Copy all of the material below exactly.

** BEGIN **

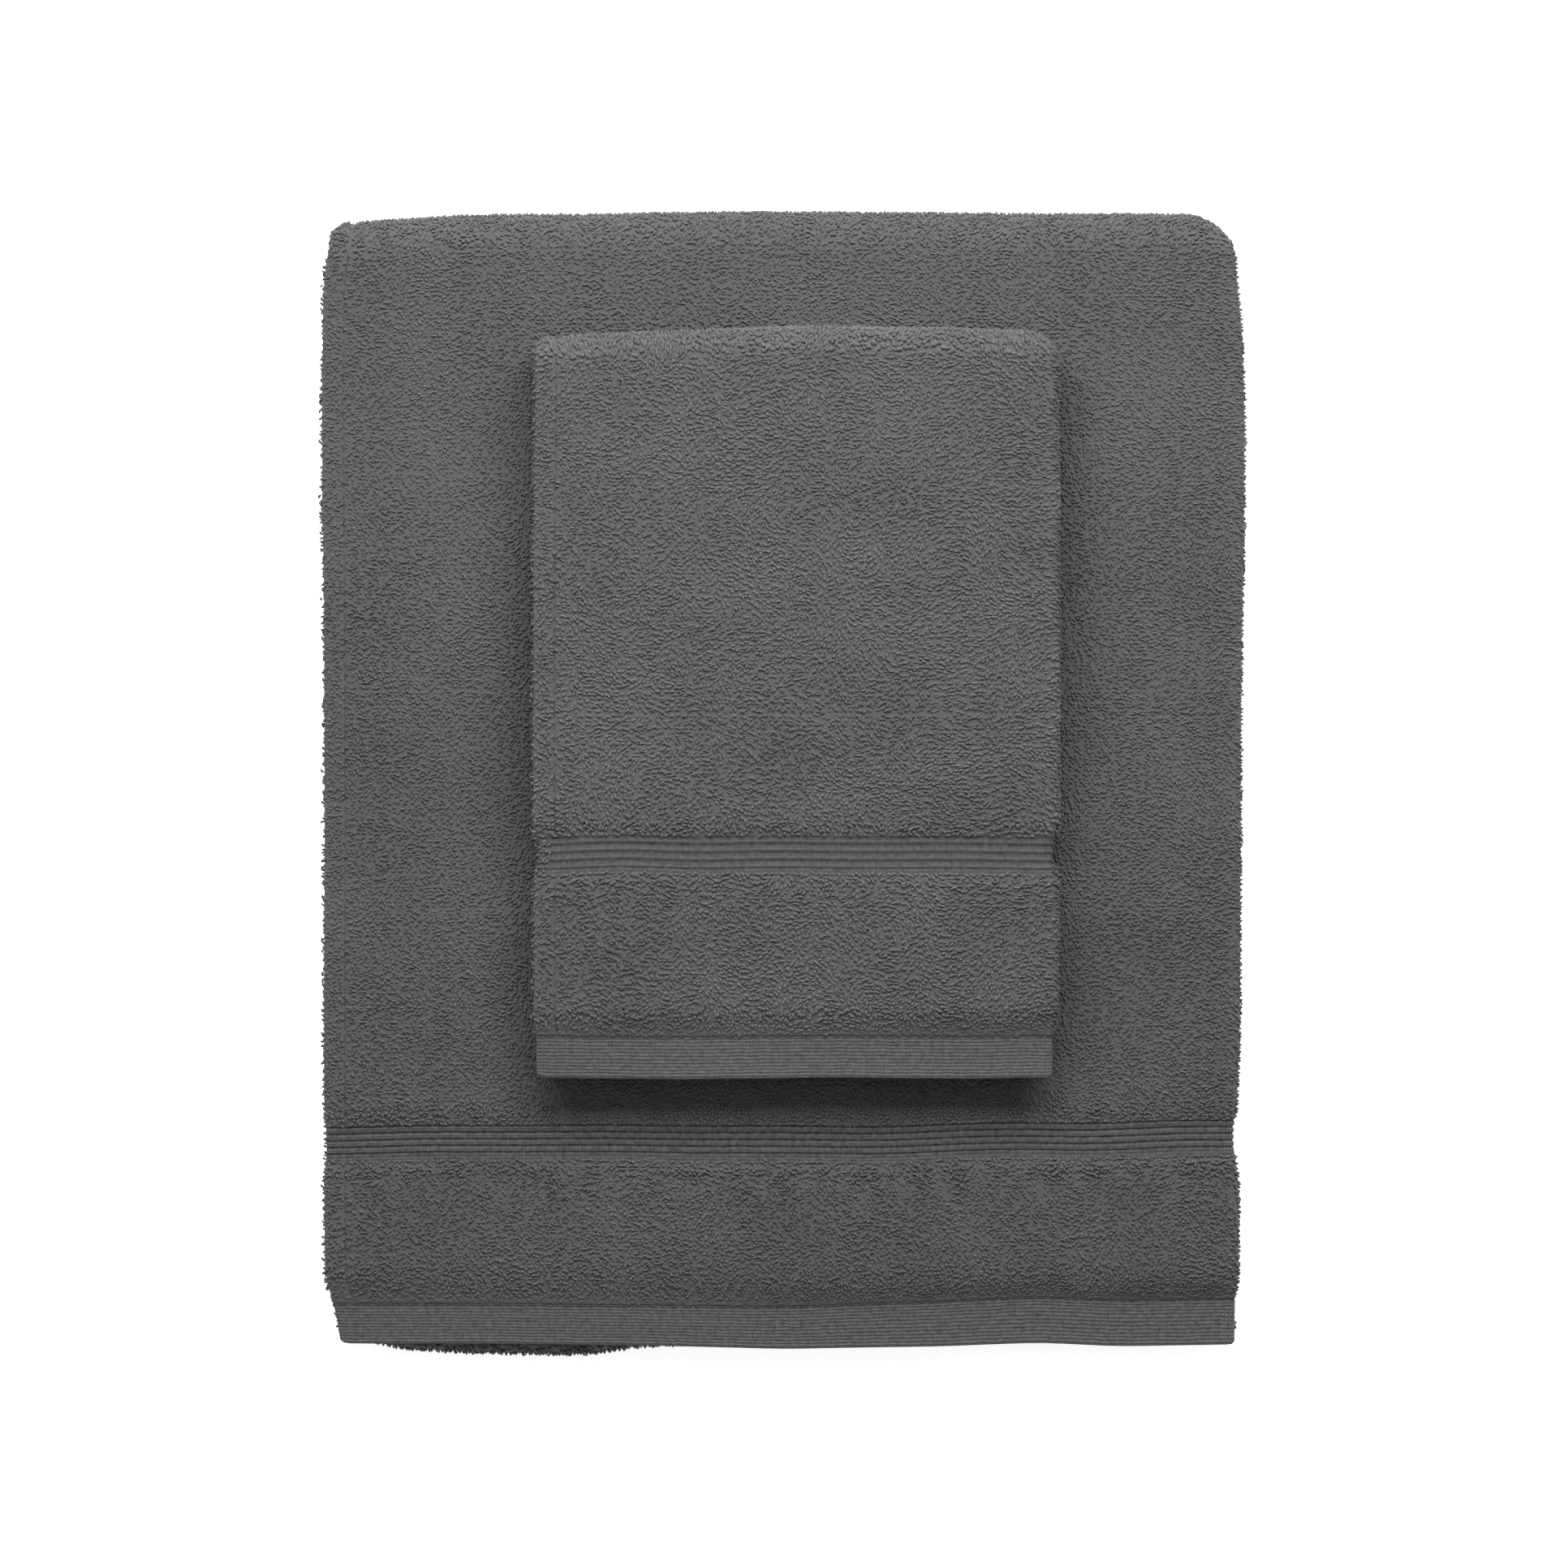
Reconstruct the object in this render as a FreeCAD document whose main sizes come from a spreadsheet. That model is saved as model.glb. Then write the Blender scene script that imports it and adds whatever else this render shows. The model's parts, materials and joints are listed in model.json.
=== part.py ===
import FreeCAD
import Part
import Sketcher
import math
import os

# A folded bath towel with a smaller folded guest towel lying on it.
# Millimetres. X runs across the stack from the open side edges (-X) to the folded side (+X),
# Y runs from the front hem (-Y) to the back fold (+Y), and the bath towel lies on Z = 0.
# Each towel is doubled across its width first, so every panel is a pair of plies joined
# at the right by a round fold. The bath towel is then folded in thirds and the guest towel
# in half. A towel is woven in one piece: its panels, folds, borders and hems are kept as
# separate solids because each has a weave, a thickness or a movement of its own.

doc = FreeCAD.newDocument("bath_towel_set")
sizes = doc.addObject("Spreadsheet::Sheet", "sizes")

dimensions = [
    ("ply_gap", 0.3, "air between plies lying on each other"),
    ("bath_folded_width", 351.0, "folded side to open edges"),
    ("bath_folded_length", 434.0, "front fold to back fold, outside"),
    ("bath_ply", 4.7, "terry with its loops"),
    ("bath_border_ply", 3.2, "flat ground of the ribbed border"),
    ("bath_rib_rise", 0.3, "a rib above that ground, on each face"),
    ("bath_rib_pitch", 2.54, "one rib and its groove"),
    ("bath_rib_count", 4, "ribs in the border"),
    ("bath_plain_strip", 3.4, "flat strip between the ribs and the end band"),
    ("bath_end_band", 54.0, "terry between the border and the hem"),
    ("bath_hem_width", 15.5, "turned flat hem"),
    ("bath_hem_ply", 3.0, "thickness of the turned hem"),
    ("bath_border_inset_left", 2.5, "border end behind the open edges"),
    ("bath_border_inset_right", 5.0, "border fold behind the folded side"),
    ("bath_hem_inset_left", 6.9, "hem end behind the open edges"),
    ("bath_hem_inset_right", 3.8, "hem fold behind the folded side"),
    ("bath_hem_set_back", 3.4, "top hem edge behind the front fold"),
    ("bath_tuck_set_back", 6.0, "tucked hem edge in front of the back fold line"),
    ("bath_side_hem", 8.0, "side seam from the open edges"),
    ("guest_folded_width", 200.0, "folded side to open edges"),
    ("guest_folded_length", 286.1, "front hem to back fold, outside"),
    ("guest_ply", 4.9, "terry with its loops"),
    ("guest_border_ply", 3.4, "flat ground of the ribbed border"),
    ("guest_rib_rise", 0.3, "a rib above that ground, on each face"),
    ("guest_rib_pitch", 3.1, "one rib and its groove"),
    ("guest_rib_count", 4, "ribs in the border"),
    ("guest_plain_strip", 1.9, "flat strip between the ribs and the end band"),
    ("guest_end_band", 61.7, "terry between the border and the hem"),
    ("guest_hem_width", 15.2, "turned flat hem"),
    ("guest_hem_ply", 3.0, "thickness of the turned hem"),
    ("guest_border_inset_left", 2.0, "border end behind the open edges"),
    ("guest_border_inset_right", 3.1, "border fold behind the folded side"),
    ("guest_hem_inset_left", 1.2, "hem end behind the open edges"),
    ("guest_hem_inset_right", 2.5, "hem fold behind the folded side"),
    ("guest_lower_set_back", 5.0, "lower hem edge behind the upper one"),
    ("guest_side_hem", 8.0, "side seam from the open edges"),
    ("guest_shift", 5.1, "guest towel's middle, to the right of the bath towel's"),
    ("guest_front_share", 0.7126, "share of the bath towel's bare length that is in front of the guest"),
    ("guest_rest_gap", 0.3, "air between the two towels"),
    ("guest_fold_clearance", 0.2, "each guest half stops this far from its fold"),
    ("groove_width", 0.6, "sunken line beside a rib"),
    ("seam_width", 1.0, "channel that a row of stitches lies in"),
    ("seam_depth", 0.6, "depth of that channel"),
    ("thread", 0.6, "thickness of the sewing thread"),
    ("stitch_length", 3.6, "one stitch"),
    ("stitch_pitch", 4.6, "a stitch and the space after it"),
]
for row, (alias, value, meaning) in enumerate(dimensions, start=1):
    sizes.set(f"A{row}", str(value))
    sizes.setAlias(f"A{row}", alias)
    sizes.set(f"B{row}", meaning)
doc.recompute()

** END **

Answer to the problem:
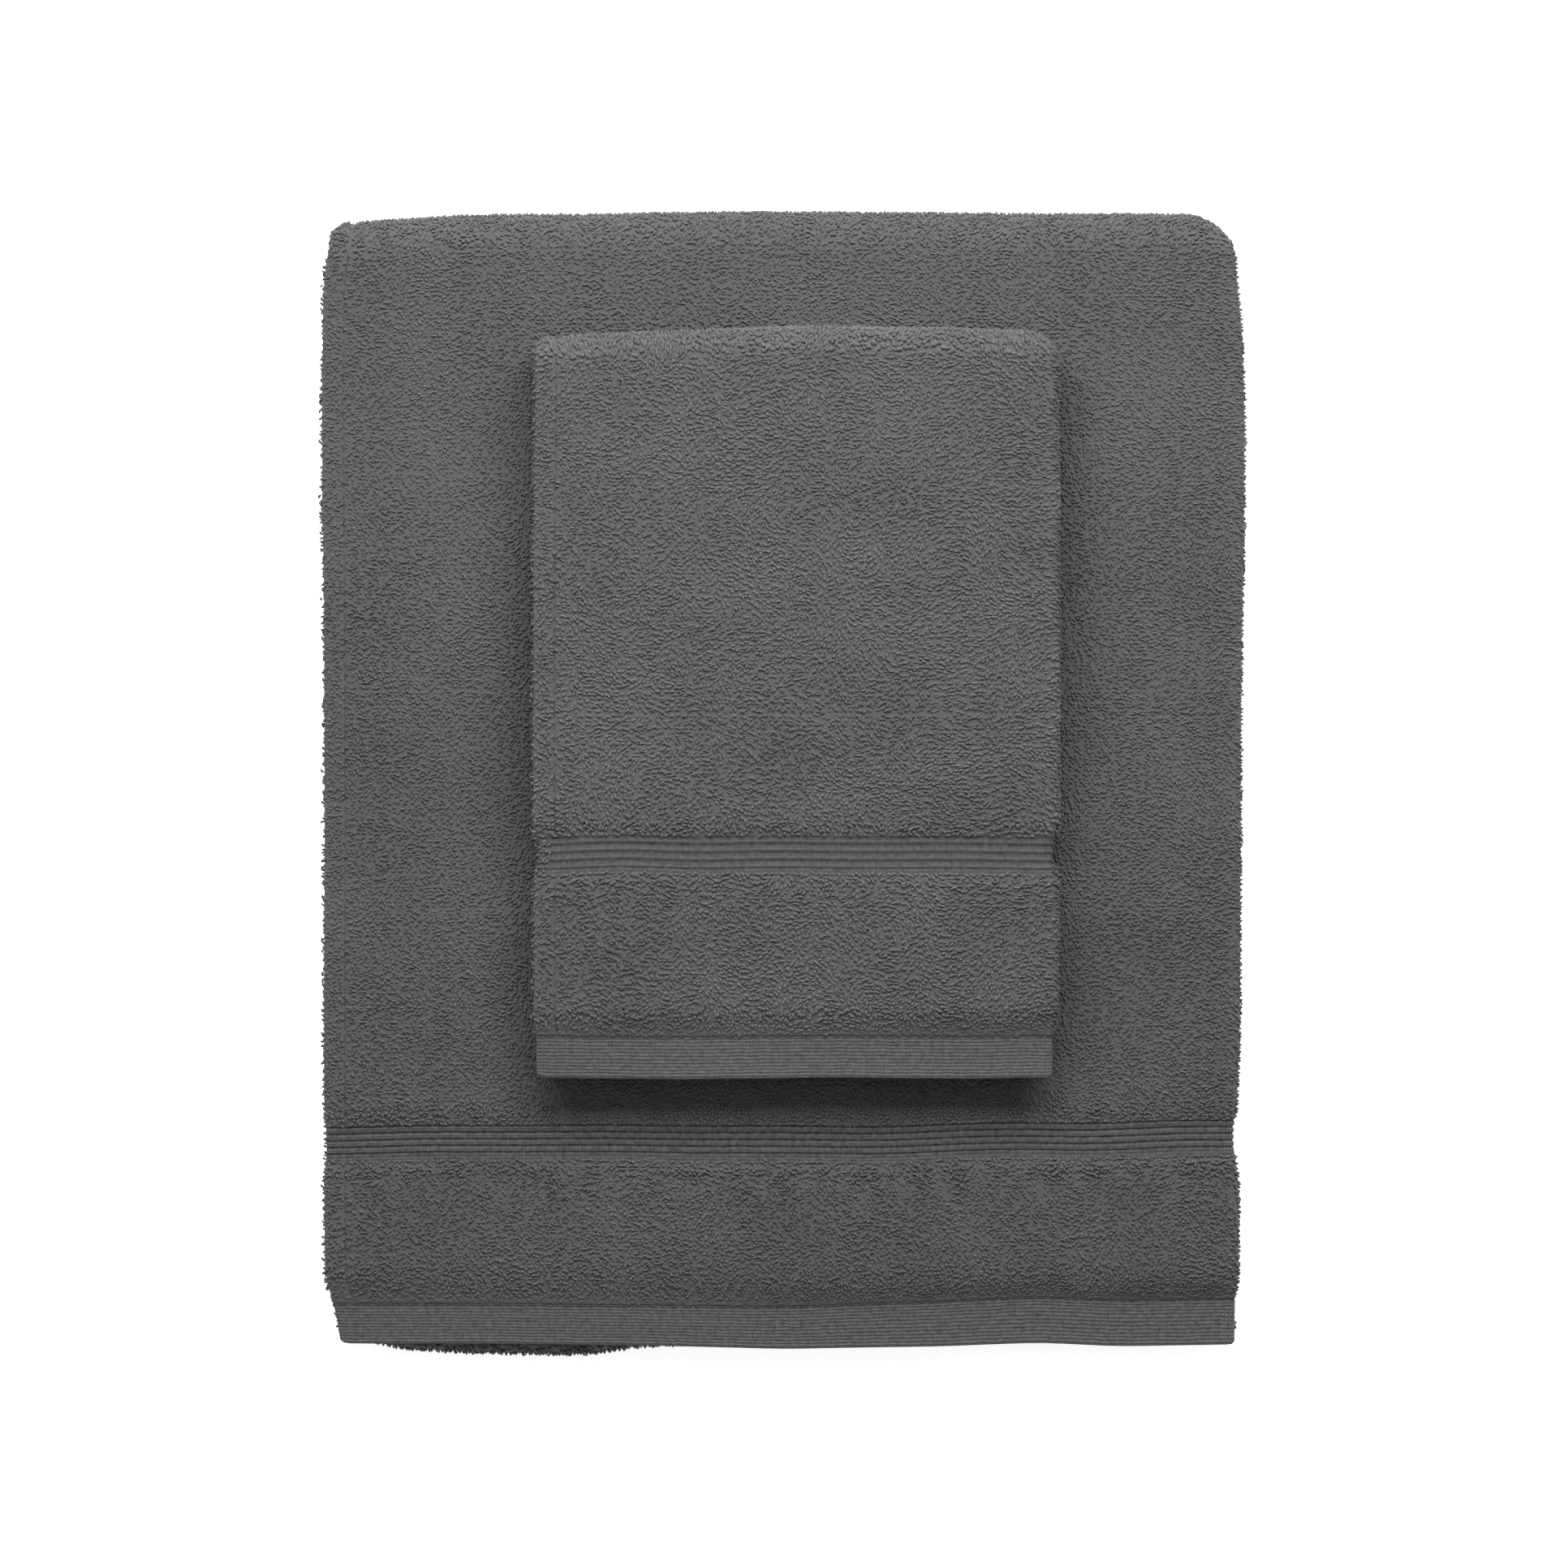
Reconstruct the object in this render as a FreeCAD document whose main sizes come from a spreadsheet. That model is saved as model.glb. Then write the Blender scene script that imports it and adds whatever else this render shows. The model's parts, materials and joints are listed in model.json.
=== part.py ===
import FreeCAD
import Part
import Sketcher
import math
import os

# A folded bath towel with a smaller folded guest towel lying on it.
# Millimetres. X runs across the stack from the open side edges (-X) to the folded side (+X),
# Y runs from the front hem (-Y) to the back fold (+Y), and the bath towel lies on Z = 0.
# Each towel is doubled across its width first, so every panel is a pair of plies joined
# at the right by a round fold. The bath towel is then folded in thirds and the guest towel
# in half. A towel is woven in one piece: its panels, folds, borders and hems are kept as
# separate solids because each has a weave, a thickness or a movement of its own.

doc = FreeCAD.newDocument("bath_towel_set")
sizes = doc.addObject("Spreadsheet::Sheet", "sizes")

dimensions = [
    ("ply_gap", 0.3, "air between plies lying on each other"),
    ("bath_folded_width", 351.0, "folded side to open edges"),
    ("bath_folded_length", 434.0, "front fold to back fold, outside"),
    ("bath_ply", 4.7, "terry with its loops"),
    ("bath_border_ply", 3.2, "flat ground of the ribbed border"),
    ("bath_rib_rise", 0.3, "a rib above that ground, on each face"),
    ("bath_rib_pitch", 2.54, "one rib and its groove"),
    ("bath_rib_count", 4, "ribs in the border"),
    ("bath_plain_strip", 3.4, "flat strip between the ribs and the end band"),
    ("bath_end_band", 54.0, "terry between the border and the hem"),
    ("bath_hem_width", 15.5, "turned flat hem"),
    ("bath_hem_ply", 3.0, "thickness of the turned hem"),
    ("bath_border_inset_left", 2.5, "border end behind the open edges"),
    ("bath_border_inset_right", 5.0, "border fold behind the folded side"),
    ("bath_hem_inset_left", 6.9, "hem end behind the open edges"),
    ("bath_hem_inset_right", 3.8, "hem fold behind the folded side"),
    ("bath_hem_set_back", 3.4, "top hem edge behind the front fold"),
    ("bath_tuck_set_back", 6.0, "tucked hem edge in front of the back fold line"),
    ("bath_side_hem", 8.0, "side seam from the open edges"),
    ("guest_folded_width", 200.0, "folded side to open edges"),
    ("guest_folded_length", 286.1, "front hem to back fold, outside"),
    ("guest_ply", 4.9, "terry with its loops"),
    ("guest_border_ply", 3.4, "flat ground of the ribbed border"),
    ("guest_rib_rise", 0.3, "a rib above that ground, on each face"),
    ("guest_rib_pitch", 3.1, "one rib and its groove"),
    ("guest_rib_count", 4, "ribs in the border"),
    ("guest_plain_strip", 1.9, "flat strip between the ribs and the end band"),
    ("guest_end_band", 61.7, "terry between the border and the hem"),
    ("guest_hem_width", 15.2, "turned flat hem"),
    ("guest_hem_ply", 3.0, "thickness of the turned hem"),
    ("guest_border_inset_left", 2.0, "border end behind the open edges"),
    ("guest_border_inset_right", 3.1, "border fold behind the folded side"),
    ("guest_hem_inset_left", 1.2, "hem end behind the open edges"),
    ("guest_hem_inset_right", 2.5, "hem fold behind the folded side"),
    ("guest_lower_set_back", 5.0, "lower hem edge behind the upper one"),
    ("guest_side_hem", 8.0, "side seam from the open edges"),
    ("guest_shift", 5.1, "guest towel's middle, to the right of the bath towel's"),
    ("guest_front_share", 0.7126, "share of the bath towel's bare length that is in front of the guest"),
    ("guest_rest_gap", 0.3, "air between the two towels"),
    ("guest_fold_clearance", 0.2, "each guest half stops this far from its fold"),
    ("groove_width", 0.6, "sunken line beside a rib"),
    ("seam_width", 1.0, "channel that a row of stitches lies in"),
    ("seam_depth", 0.6, "depth of that channel"),
    ("thread", 0.6, "thickness of the sewing thread"),
    ("stitch_length", 3.6, "one stitch"),
    ("stitch_pitch", 4.6, "a stitch and the space after it"),
]
for row, (alias, value, meaning) in enumerate(dimensions, start=1):
    sizes.set(f"A{row}", str(value))
    sizes.setAlias(f"A{row}", alias)
    sizes.set(f"B{row}", meaning)
doc.recompute()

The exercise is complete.